Прислала. Фотография с моря, она была в том же платьице, что и вчера. Снимок, должно быть, сделали год назад — Моника была более загорелой, с более короткими волосами. Она босиком бродила в мелкой воде, весь подол был мокрым. Девушка с кокетством улыбалась в объектив. Или мужчине? Шацкий почувствовал укол ревности. Ревности иррациональной, принимая во внимание факт, что это у него имелись дочка и жена, с которой в последнее время исключительно регулярно спал, а не она.
Еще минутку он поглядел на снимок, пришел к выводу, что под платьем, скорее всего, никакого купальника нет, и отправился в туалет. Неплохо, неплохо. Он уже и не помнил, когда в последнее время занимался сексом дважды в день.
3
Беседа с Каролем Венцелем пошла совершенно не так, как Шацкий себе представлял. Он ожидал, что просто-напросто прикажет пожилому человеку как можно скорее прибыть к нему, тем временем, голос в трубке был молодой, и его владелец не имел намерения прибывать в прокуратуру.
— И только не надо меня смешить, — убедительно говорил Венцель. — В перечне мест, в которых я не хотел бы с вами разговаривать, — Венцель выговаривал «р» вибрируя звуком, по-школьному верным образом, — ваша контора находится в первой пятерке. Ну, может быть, десятке.
— Почему? — спросил Шацкий.
— А как пан считает?
— Если пан скажет, что опасается клопов, то я подумаю, что годы общения с гебисткими папками вогнали пана в нечто вроде паранойи.
Шацкий жалел, что не может напрямую оценить психическое состояние своего собеседника.

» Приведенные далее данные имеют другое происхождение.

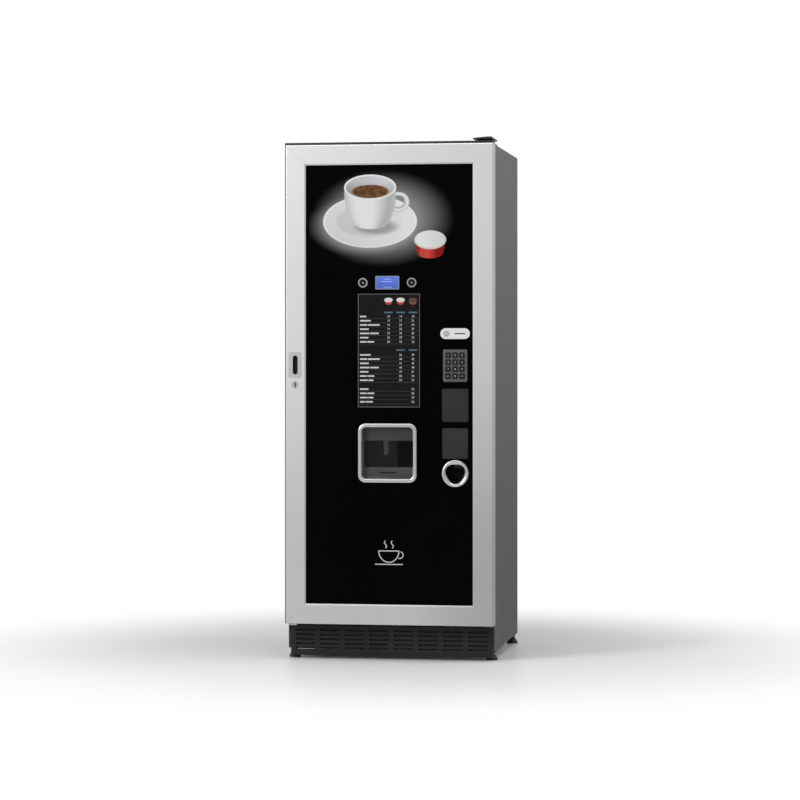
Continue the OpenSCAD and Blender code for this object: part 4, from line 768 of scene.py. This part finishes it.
# A groove ring 6.8 mm from the middle: a bump dent, darkened by painted shade.
groove_dent_and_painted_shade = abs(reach - 0.0068).fade(0.0012, 0.0004)
feed(button_shader, "Base Color", (turned * 0.06 + 0.62 - groove_dent_and_painted_shade * 0.40).between(rgb(0.0), rgb(1.0)))
feed(button_shader, "Roughness", turned * 0.08 + 0.24)
dents(button_shader, button_place, turned * 0.2 - groove_dent_and_painted_shade, 0.00015)
dress("coin_return_button", button_metal)

# ---- Cover plates ----
# Two dark grey moulded plates that close the places for other payment units.
dress("cover_plates", coated("cover_dark_grey", rgb(0.020), rgb(0.030), 0.4, 0.0010, 0.00004, gloss=0.2))

# ---- Handle, latch and lock ----
# A pale cast plate on the left upright with a finger slot, a black lever inside it, and below it the
# plated lock barrel with its key slot.
dress("handle_plate", coated("pale_handle_cast", rgb(0.46), rgb(0.52), 0.36, 0.0009, 0.00003, 0.3))
dress("latch_handle", coated("black_lever", rgb(0.010), rgb(0.018), 0.3, 0.001, 0.00004))
lock_metal, lock_shader, lock_place = new_finish("plated_lock", 0.22, 0.75)
handle_low, handle_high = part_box("handle_plate")
across = lock_place.part(0) - (handle_low.x + handle_high.x) / 2
# The key slot is a dark upright stripe down the barrel's middle: painted shade for the keyway.
painted_key_slit_shade = abs(across).fade(0.0026, 0.0020)
lock_tone = lock_place.speckle(0.004) * 0.1 + 0.55 - painted_key_slit_shade * 0.5
feed(lock_shader, "Base Color", lock_tone.between(rgb(0.0), rgb(1.0)))
feed(lock_shader, "Roughness", lock_place.speckle(0.0006, 2.0, 0.6) * 0.12 + 0.18)
dress("lock_cylinder", lock_metal)

# ---- Boiler and brewing group ----
# The boiler is drawn stainless steel, with the marks of drawing round it; the brew group is black
# moulded nylon; the pump has one brass-coloured cast metal finish.
steel, steel_shader, steel_place = new_finish("drawn_stainless", 0.26, 1.0)
drawn = steel_place.speckle(0.0008, 2.0, 0.6, (0.05, 0.05, 1.0))
feed(steel_shader, "Base Color", drawn.between(rgb(0.52, (1.0, 0.99, 0.97)), rgb(0.66, (1.0, 0.99, 0.97))))
feed(steel_shader, "Roughness", drawn * 0.15 + 0.2)
dents(steel_shader, steel_place, drawn, 0.00001)
dress("boiler", steel)
dress("brew_unit", coated("brew_nylon", rgb(0.014), rgb(0.026), 0.38, 0.0012, 0.00006))
pump, pump_shader, pump_place = new_finish("pump_casting", 0.36, 1.0)
cast_dark, cast_light = rgb(0.42, (1.0, 0.86, 0.60)), rgb(0.58, (1.0, 0.88, 0.64))
feed(pump_shader, "Base Color", pump_place.speckle(0.004, 3.0).between(cast_dark, cast_light))
dents(pump_shader, pump_place, pump_place.speckle(0.0015), 0.00008)
dress("water_pump", pump)

# ---- Tank, canisters and mixers ----
# Clear-frosted and white food-grade plastics, with the faint cloudiness of moulded polypropylene.
cool, warm = (0.96, 0.99, 1.0), (1.0, 0.99, 0.96)
frosted = coated("frosted_plastic", rgb(0.50, cool), rgb(0.60, cool), 0.3, 0.0012, 0.00004, 0.0, 0.2)
dress("water_tank", frosted)
dress("canisters", coated("canister_white", rgb(0.56, warm), rgb(0.64, warm), 0.34, 0.0014, 0.00004))
dress("mixer_bowls", coated("mixer_grey", rgb(0.38), rgb(0.46), 0.34, 0.0012, 0.00004))
magazine_grey = coated("magazine_clear_grey", rgb(0.34), rgb(0.42), 0.24, 0.0014, 0.00003, 0.0, 0.3)
dress("capsule_magazine", magazine_grey)

# ---- Cup dispenser and turret ----
# Black moulded drop ring and chute; the turret and its cups take one cream paper finish with faint rings up
# its height.
dress("cup_dispenser", coated("dispenser_black", rgb(0.016), rgb(0.028), 0.4, 0.0012, 0.00006))
paper, paper_shader, paper_place = new_finish("cup_paper", 0.5)
wound = paper_place.part(2).sum("PINGPONG", paper_place.part(2), 0.003) * (1 / 0.003)
paper_tone = wound * 0.3 + paper_place.speckle(0.004) * 0.7
cream = (1.0, 0.98, 0.94)
feed(paper_shader, "Base Color", paper_tone.between(rgb(0.62, cream), rgb(0.74, cream)))
dents(paper_shader, paper_place, paper_place.speckle(0.0012), 0.00005)
dress("cup_turret", paper)

# ---- Bins, control box and money box ----
# Black moulded buckets, a plated steel control box, the black coin mechanism and its painted cash box.
dress("waste_bins", coated("bucket_black", rgb(0.018), rgb(0.032), 0.42, 0.0016, 0.00008))
dress("control_box", zinc)
dress("coin_changer", coated("coin_gear_black", rgb(0.014), rgb(0.024), 0.36, 0.001, 0.00004))
yellow = (1.0, 0.80, 0.34)
dress("cash_box", coated("cash_box_yellow", rgb(0.26, yellow), rgb(0.32, yellow), 0.4, 0.0012, 0.00005))

# ---- Fan, hoses and water inlet ----
# Black glass-filled fan blades, clear-grey silicone hoses, and a turned brass inlet valve.
dress("fan_rotor", coated("fan_black", rgb(0.012), rgb(0.022), 0.42, 0.001, 0.00006))
dress("hoses", coated("silicone_grey", rgb(0.42), rgb(0.50), 0.3, 0.002, 0.00004, 0.0, 0.2))
brass, brass_shader, brass_place = new_finish("turned_brass", 0.26, 1.0)
lathe = brass_place.part(1).sum("PINGPONG", brass_place.part(1), 0.0011) * (1 / 0.0011)
brass_tone = lathe * 0.4 + brass_place.speckle(0.01) * 0.6
brass_dark, brass_light = rgb(0.48, (1.0, 0.74, 0.34)), rgb(0.68, (1.0, 0.76, 0.38))
feed(brass_shader, "Base Color", brass_tone.between(brass_dark, brass_light))
feed(brass_shader, "Roughness", lathe * 0.12 + 0.2)
dents(brass_shader, brass_place, lathe, 0.00006)
dress("inlet_valve", brass)

# ---- Front emblem ----
# A plain cup with two curls of steam, printed in pale lines low on the glass, as a general sign for a
# hot drink.
cup_x, cup_z = (card_low.x + card_high.x) / 2, 0.388
line_wide = 0.0036
bowl_wide, bowl_deep = 0.036, 0.040


def ribbon(name, path, wide, y):
    """A flat line along a path: each point is moved by half its width to either side, along the
    normal (-dz, dx) of the path."""
    path = np.array(path, float)
    run = np.gradient(path, axis=0)
    side = np.stack([-run[:, 1], run[:, 0]], 1) / np.linalg.norm(run, axis=1)[:, None] * wide / 2
    grid = np.stack([path - side, path + side], 1)
    points = np.stack([grid[..., 0], np.full(grid.shape[:2], y), grid[..., 1]], -1)
    made = surface(name, points, False, False)
    face_front(made)
    return made


arc = np.linspace(-math.pi, 0.0, 25)
bowl_line = np.stack([cup_x + bowl_wide * np.cos(arc), cup_z + bowl_deep * np.sin(arc)], 1)
rim_line = np.stack([cup_x + np.linspace(-0.0378, 0.0378, 5), np.full(5, cup_z)], 1)
ear_arc = np.linspace(-1.9, 1.25, 17)
ear_line = np.stack([cup_x + 0.038 + 0.013 * np.cos(ear_arc), cup_z - 0.014 + 0.012 * np.sin(ear_arc)], 1)
saucer_line = np.stack([cup_x + np.linspace(-0.050, 0.050, 5), np.full(5, cup_z - 0.047)], 1)
rise = np.linspace(0.0, 1.0, 17)
lines = [bowl_line, rim_line, ear_line, saucer_line]
for shift in (-0.012, 0.012):
    curl = 0.004 * np.sin(rise * 2 * math.pi)
    lines.append(np.stack([cup_x + shift + curl, cup_z + 0.010 + rise * 0.026], 1))
emblem_ink, emblem_shader, emblem_place = new_finish("emblem_ink", 0.4)
feed(emblem_shader, "Base Color", emblem_place.speckle(0.01).between(rgb(0.42), rgb(0.50)))
for i, path in enumerate(lines):
    stroke = ribbon("emblem_line_%d" % (i + 1), path, line_wide, film_y - 0.00002 * i)
    stroke.data.materials.append(emblem_ink)
    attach(stroke, "door")
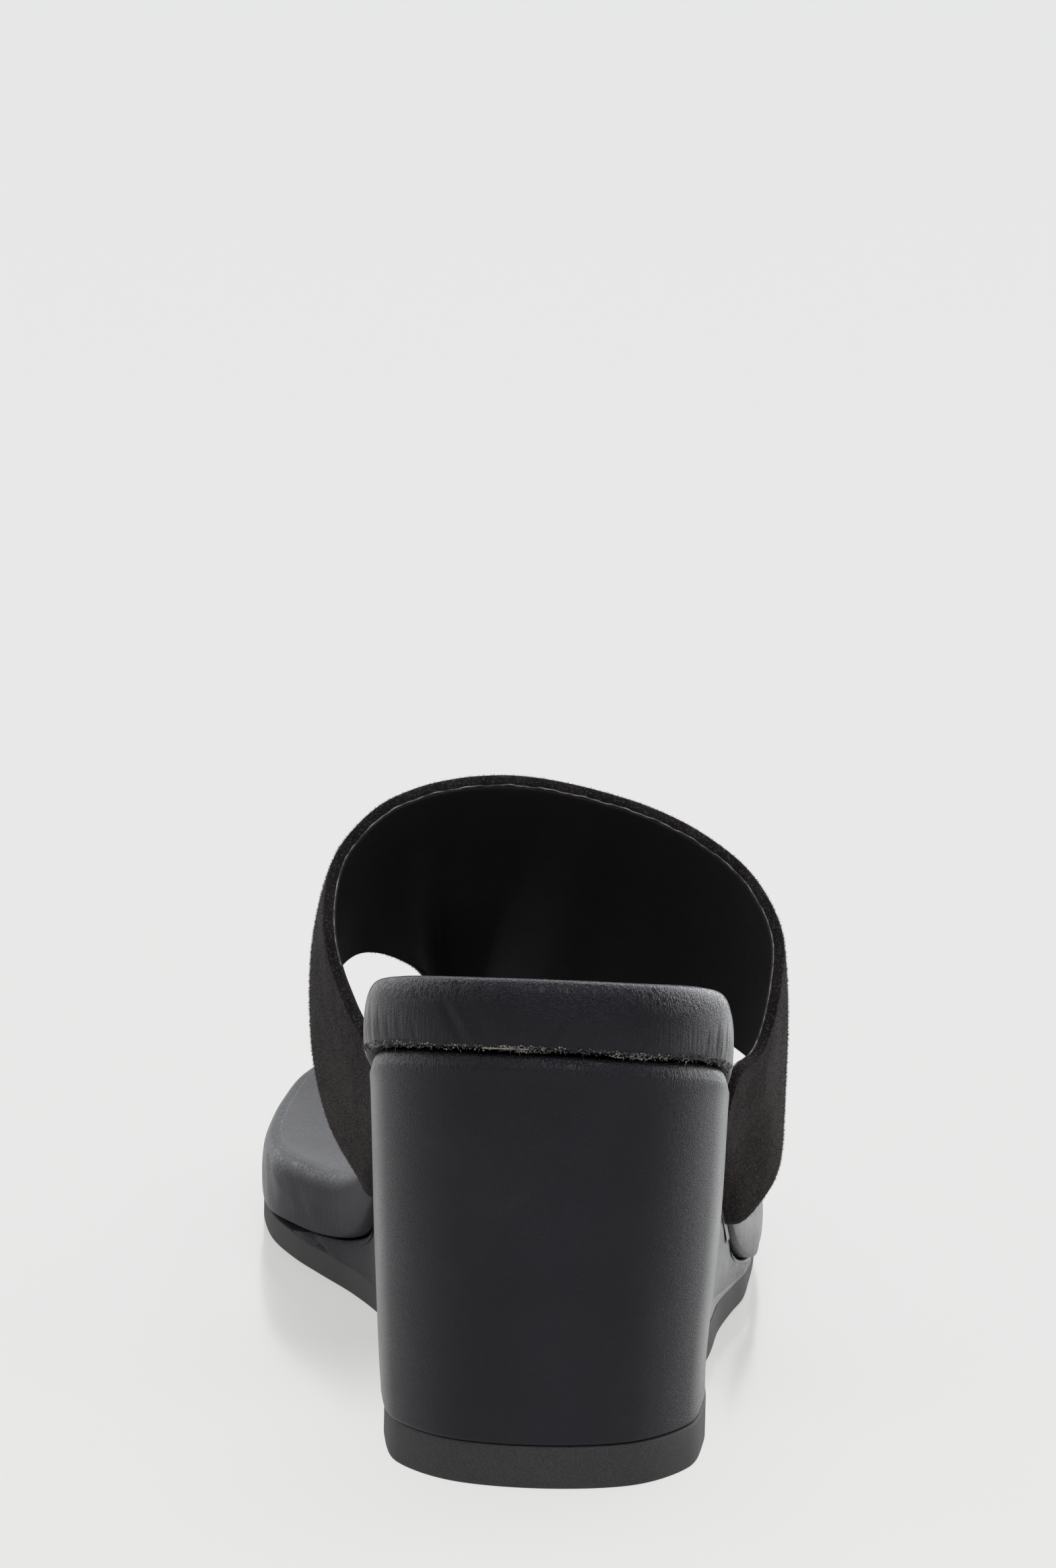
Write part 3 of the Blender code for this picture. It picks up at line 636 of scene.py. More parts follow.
# %% Footbed mesh
def make_footbed():
    rings, marks = [], []
    rounds = [-arc(last.medial), arc(last.lateral)]
    for inward, share in smooth_run(with_ends(FOOTBED_EDGE), FOOTBED_BETWEEN):
        ring, mark = [], []
        for side, around in zip(last.sides(inward), rounds):
            bed = last.bed_height(side)
            ring.append(lift(side, last.seat_height(side) + share * bed))
            mark.append(np.column_stack([around, share * bed, around * 0]))
        rings.append(ring)
        marks.append(mark)
    top = across(*rings[-1], TOP_SHARES)
    forward = np.linspace(0.0, 1.0, len(last.seat))
    heel_weight = np.clip(1.0 - forward / 0.5, 0.0, 1.0) ** 0.5
    width = np.linalg.norm(rings[-1][1] - rings[-1][0], axis=1)
    depth = (TOE_DISH + (HEEL_CUP - TOE_DISH) * heel_weight) * np.clip(width / FULL_DISH_WIDTH, 0.0, 1.0)
    top[:, :, 2] -= depth[:, None] * (1.0 - (2.0 * TOP_SHARES - 1.0) ** 2)[None, :]
    from_post = np.hypot(top[:, :, 0] - POST_X, top[:, :, 1] - POST_Y)
    top[:, :, 2] -= POST_DIMPLE * np.exp(-((from_post / DIMPLE_RADIUS) ** 2))
    bottom = across(*rings[0], TOP_SHARES)
    far = np.full((*top.shape[:2], 3), UNMARKED)
    mark_loops = rung_loops(marks, far, far)
    fields = {"round": mark_loops[:, :, 0], "up": mark_loops[:, :, 1]}
    return loft("leather_footbed", rung_loops(rings, bottom, top), fields=fields)


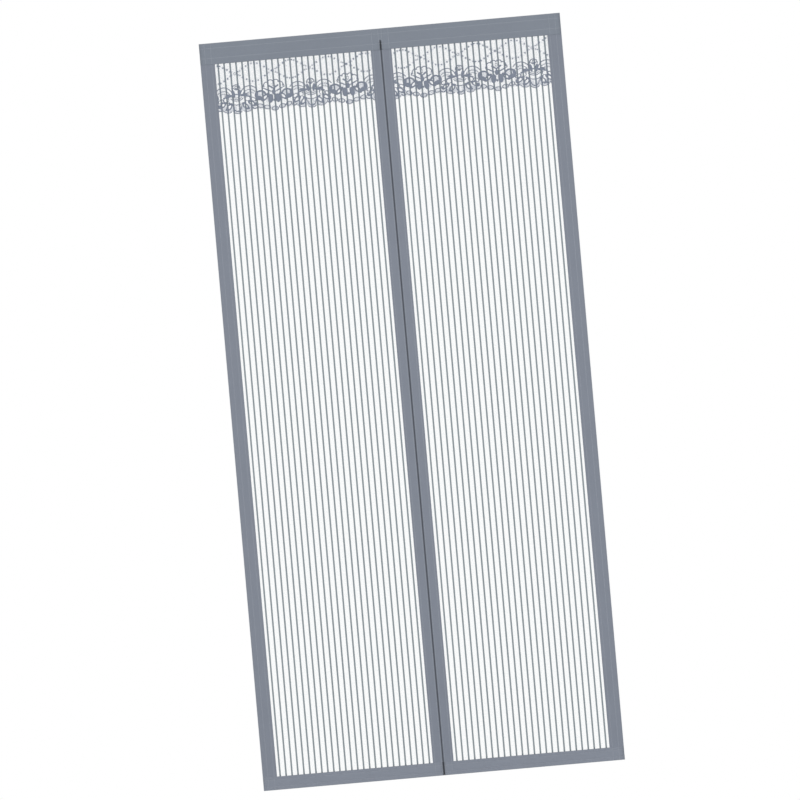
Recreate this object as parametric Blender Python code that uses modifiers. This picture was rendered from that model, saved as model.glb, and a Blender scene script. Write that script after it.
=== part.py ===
"""Magnetic insect screen: two striped net panels that hang from one header and close down the middle.

The front faces -Y and +Z is up. The origin is the middle of the hook tape's back face at the top,
where the screen is fixed to a door frame. "Left" and "right" are as seen from the front.
All sizes are in metres.
"""

import math

import bmesh
import bpy
from mathutils import Matrix, Vector

# Overall size
CURTAIN_WIDTH = 1.015
CURTAIN_HEIGHT = 2.100

# Cloth, and the play left between two layers that are sewn together
CLOTH = 0.0004
CLEARANCE = 0.0003

# Header along the top: the slit between the panels reaches a little way into it
HEADER_HEIGHT = 0.060
SLIT_IN_HEADER = 0.025
SEAM_GAP = 0.0004

# Tapes down the two outer edges, and how deep the net is sewn into each edging
SIDE_TAPE_WIDTH = 0.040
NET_IN_TAPE = 0.008
NET_IN_HEADER = 0.020
NET_IN_HEM = 0.011

# Block magnets in the centre tapes. Each lies in its own pocket between two sewn bars
MAGNET_LENGTH = 0.025
MAGNET_WIDTH = 0.012
MAGNET_THICKNESS = 0.0015
MAGNET_EDGE = 0.0004
MAGNET_PITCH = 0.154
FIRST_MAGNET = 0.065
FOLD_TO_MAGNET = 0.0052
MAGNET_TO_NET = 0.004
SEWN_BAR = 0.0012

# Flat steel weight in the hem of each panel, above the hem's lower row of stitches
WEIGHT_LENGTH = 0.150
WEIGHT_HEIGHT = 0.012
WEIGHT_THICKNESS = 0.002
WEIGHT_EDGE = 0.0005
HEM_ROW = 0.0095
WEIGHT_TO_NET = 0.005

# Net: one thin wall with raised stripes, and windows between them that stand for the open mesh
NET_WALL = 0.0004
STRIPE_PITCH = 0.0168
STRIPE_WIDTH = 0.0046
STRIPE_RISE = 0.0002
CROSS_THREAD = 0.0015
WINDOW_ROWS = 4
WINDOW_TUCK = 0.001

# Lace valance that hangs from the header in front of the net
LACE = 0.0004
LACE_DROP = 0.145
SCALLOP_PITCH = 0.1045
SCALLOP_DEPTH = 0.0125
LACE_PHASE = 0.0041
LACE_BORDER = 0.0015
PICOTS = 8
PICOT_RISE = 0.0018

# Hook tape sewn to the back: a thin woven base with a field of hooks between bare selvedges
HOOK_BASE = 0.0005
HOOK_FIELD = 0.0007
HOOK_SELVEDGE = 0.002
TOP_HOOK_WIDTH = 0.030
TOP_HOOK_FROM_EDGE = 0.0135
SIDE_HOOK_WIDTH = 0.020
SIDE_HOOK_FROM_EDGE = 0.0132
SIDE_HOOK_END_GAP = 0.001

# Finishes: base colour, roughness, metallic
CLOTH_FINISH = ((0.223, 0.250, 0.301), 0.85, 0.0)
NET_FINISH = ((0.270, 0.292, 0.309), 0.80, 0.0)
LACE_FINISH = ((0.215, 0.240, 0.275), 0.80, 0.0)
HOOK_FINISH = ((0.160, 0.180, 0.220), 0.60, 0.0)
MAGNET_FINISH = ((0.55, 0.55, 0.57), 0.30, 1.0)
STEEL_FINISH = ((0.50, 0.51, 0.53), 0.40, 1.0)

FOLD_STEPS = 6
ROUND_POINTS = 6

# Thicknesses and heights that follow from the sizes above
NET_AND_LACE = NET_WALL + STRIPE_RISE + LACE + 3 * CLEARANCE
TAPE_INSIDE = max(MAGNET_THICKNESS + 2 * CLEARANCE, NET_AND_LACE)
TAPE_OUTSIDE = TAPE_INSIDE + 2 * CLOTH
BAND_INSIDE = max(TAPE_OUTSIDE, WEIGHT_THICKNESS) + 2 * CLEARANCE
BAND_OUTSIDE = BAND_INSIDE + 2 * CLOTH
CENTRE_TAPE_WIDTH = FOLD_TO_MAGNET + MAGNET_WIDTH + MAGNET_TO_NET + NET_IN_TAPE
HEM_HEIGHT = HEM_ROW + WEIGHT_HEIGHT + WEIGHT_TO_NET + NET_IN_HEM

# Planes across the thickness: y falls from the hook tape at the back to the header's front
MIDDLE_Y = -(HOOK_BASE + HOOK_FIELD + CLEARANCE + BAND_OUTSIDE / 2)
NET_BACK_Y = MIDDLE_Y + TAPE_INSIDE / 2 - CLEARANCE
NET_FRONT_Y = NET_BACK_Y - NET_WALL
LACE_MIDDLE_Y = NET_FRONT_Y - STRIPE_RISE - CLEARANCE - LACE / 2

# Heights: the origin lies on the top hook tape's centre line
TOP_Z = TOP_HOOK_FROM_EDGE + TOP_HOOK_WIDTH / 2
BOTTOM_Z = TOP_Z - CURTAIN_HEIGHT
HEADER_EDGE_Z = TOP_Z - HEADER_HEIGHT
HEM_EDGE_Z = BOTTOM_Z + HEM_HEIGHT
TAPE_TOP_Z = TOP_Z - BAND_OUTSIDE / 2
TAPE_BOTTOM_Z = BOTTOM_Z + BAND_OUTSIDE / 2

# Distances of a panel's edges from the middle of the screen
OUTER_X = CURTAIN_WIDTH / 2
NET_OUTER_X = OUTER_X - SIDE_TAPE_WIDTH
SEAM_X = SEAM_GAP / 2
NET_INNER_X = SEAM_X + CENTRE_TAPE_WIDTH

SIDES = {"left": -1, "right": 1}


def clear_scene():
    for obj in list(bpy.data.objects):
        bpy.data.objects.remove(obj, do_unlink=True)


def new_collection(name):
    collection = bpy.data.collections.new(name)
    bpy.context.scene.collection.children.link(collection)
    return collection


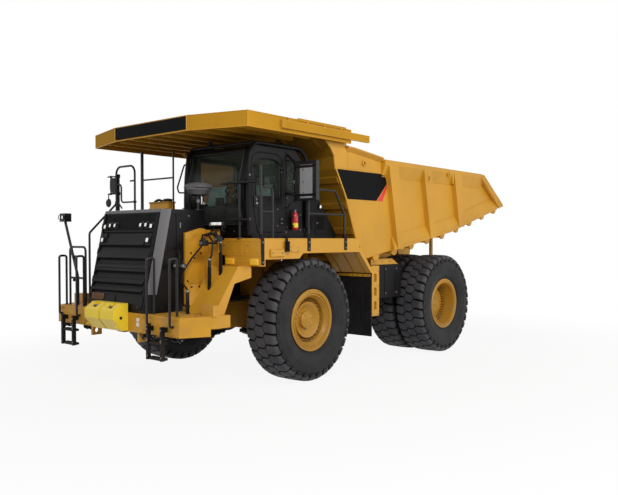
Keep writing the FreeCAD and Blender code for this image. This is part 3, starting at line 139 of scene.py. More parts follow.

— Не собираюсь я пану объяснять очевидное, — обрушился Венцель. — Но по доброте сердца советую, что, раз уже пан в своем следствии — чего бы оно ни касалось — добрался до того, что пан желает побеседовать со мной, то я рекомендовал бы сохранять осторожность. Никаких допросов в прокуратуре, разговоры исключительно посредством частного телефона, максимальная осторожность в отношении коллег, начальства и полиции.
Неожиданно Теодор Шацкий почувствовал, что телефонная трубка делается очень тяжелой. Ну почемуу? Почему это встречает именно его? Почему в этом следствии не может быть одного-единственного обыкновенного элемента? Порядочного трупа, подозреваемых из преступного мира, нормальных свидетелей, которые с боязнью в сердце приходят к пану прокурору на допрос. Зачем весь этот зоопарк? Почему каждый очередной свидетель более странен, чем предыдущий? Ему-то казалось, что после котоподобного доктора Яромира Врубеля его уже ничего не удивит, а тут пожалуйста: поначалу сумасшедший люстратор, а теперь еще и охваченный манией преследования псих.
— Алло, вы еще слушаете?
— Да, прошу прощения, сегодня у меня был тяжелый день. Я крайне устал, извините, — сказал Шацкий, лишь бы что угодно сказать.
— Кто-нибудь уже расспрашивал про пана?
— Не понял?
— Кто-нибудь приходил уже к вашим родным или знакомым, расспрашивая о вас по каким-то несерьезным причинам? Это могли быть Агентство внутренней безопасности, Управление по охране государства, полиция? Так как, случалось что-либо подобное?
Шацкий сообщил, что нет.
— Тогда все еще может быть не так и паршиво. Но встретимся завтра. Обязательно заскочите ко мне после десяти. Буду ждать.
Прокурор Теодор Шацкий автоматически кивнул. Ему не хотелось ссориться. Вместо этого ему хотелось прочитать новое письмо от Моники.
4
Они встретились на минутку в Уяздовском парке.[122]
То было первое место, которое пришло ему в голову, неизвестно почему. Он рос в этой округе и, если верить детским фотографиям, то в этом парке бывал вначале в обычной, потом в прогулочной коляске, потом с мамой за ручку, в конце концов — сам приходил сюда с девушками. Чем сам он делался старше — тем прекрасный городской парк становился миниатюрнее. Когда-то он казался наполненным тропинками, ведущими в никуда и не открытых и не исследованных мест, теперь же, входя в ворота, Шацкий словно на ладони видел все парковые закоулки.Он пришел пораньше, чтобы немного побродить. Старую детскую площадку с выгнутыми металлическими лестничками, с которых слезала краска, заменили более современные игрушки. Веревочная пирамида и целый запутанный городок для лазания с мостиками, спусками и качелями. Все это с подстилкой их мягких плит, чтобы падения были не такими болезненными. Одна только песочница стояла в том же самом месте, что всегда.